Der tschechische Buchbeitrag zu Gabriel von Max soll im Weiteren genauer betrachtet werden. Die in tschechischer Sprache erschienene Publikation der westböhmischen Galerie baut mit zahlreichen Verweisen auf dem Band des Münchner Lenbachhauses auf. Dabei konzentriert sie sich auf das künstlerische Werk von Gabriel von Max (9). Seine naturwissenschaftlichen und spiritistischen Interessen, die in München von zentraler Bedeutung waren, werden vor allem in Bezug auf ihre Widerspiegelung in Max' künstlerischen Arbeiten hinterfragt. Nach einem biografischen Teil richtet sich die Betrachtung meist nach der Gattung; so werden die Historiendarstellung, die Porträtmalerei sowie das Genre bei Gabriel von Max in einzelnen Kapiteln behandelt. Dabei steht der Entstehungskontext der in der Folge vorgestellten Werke vielfach im Vordergrund. Darüber hinaus werden einzelne relevante Themen herausgegriffen. Die Maxschen Affenbilder werden neben ihrem rein wissenschaftlichen Hintergrund in die Geschichte der Affendarstellung eingeordnet (178-209). Der Literaturwissenschaftlicher Josef Vojvodík widmet sich ausführlich den von Max gewählten Bildsujets und der Erzählstruktur seiner Werke (210-247, 121-141). Vor allem die Historiengemälde zeigen hier deutlich das Wechselspiel zwischen traditionellen Themen und aktuellem Zeitbezug, das oftmals zu einer "Nichthistorizität der Historienmalerei" führt (247).

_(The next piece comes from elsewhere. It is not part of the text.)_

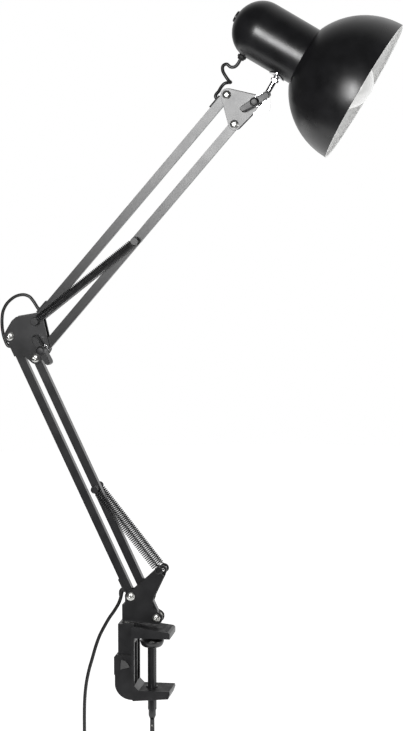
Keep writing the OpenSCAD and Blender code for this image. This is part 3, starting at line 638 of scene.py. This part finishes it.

Besonders zeichnet den Band die durchgehende Verzahnung zwischen Münchner Szene und böhmischem Hintergrund aus. Gabriel von Max, der 1857 seine Studien an der Prager Kunstakademie begonnen hatte, pflegte auch nach seinem Weggang nach Wien und München den Kontakt zu seiner Heimat, dem Königreich Böhmen. Vor allem in Prag stellte er regelmäßig aus und war auch in böhmischen Kunstjournalen sowohl tschechischer als auch deutscher Ausrichtung stets präsent.

Die ausführlichen Verortungen des Maxschen Werks führen neben Verweisen zum Münchner Hintergrund auch durchgehend Bezüge nach Böhmen an. Auf diese Weise wird beispielhaft deutlich, wie hier die verschiedenen kulturellen Sphären miteinander kommunizierten. So stellt beispielsweise die Statue der gekreuzigten Hl. Kümmernis (tschech. Starosta) aus dem Loreto-Kloster auf der Prager Burg eine wichtige Inspirationsquelle für Max' erstes Münchner Erfolgsbild "Märtyrerin am Kreuz (Hl. Julia)" aus dem Jahr 1867 dar.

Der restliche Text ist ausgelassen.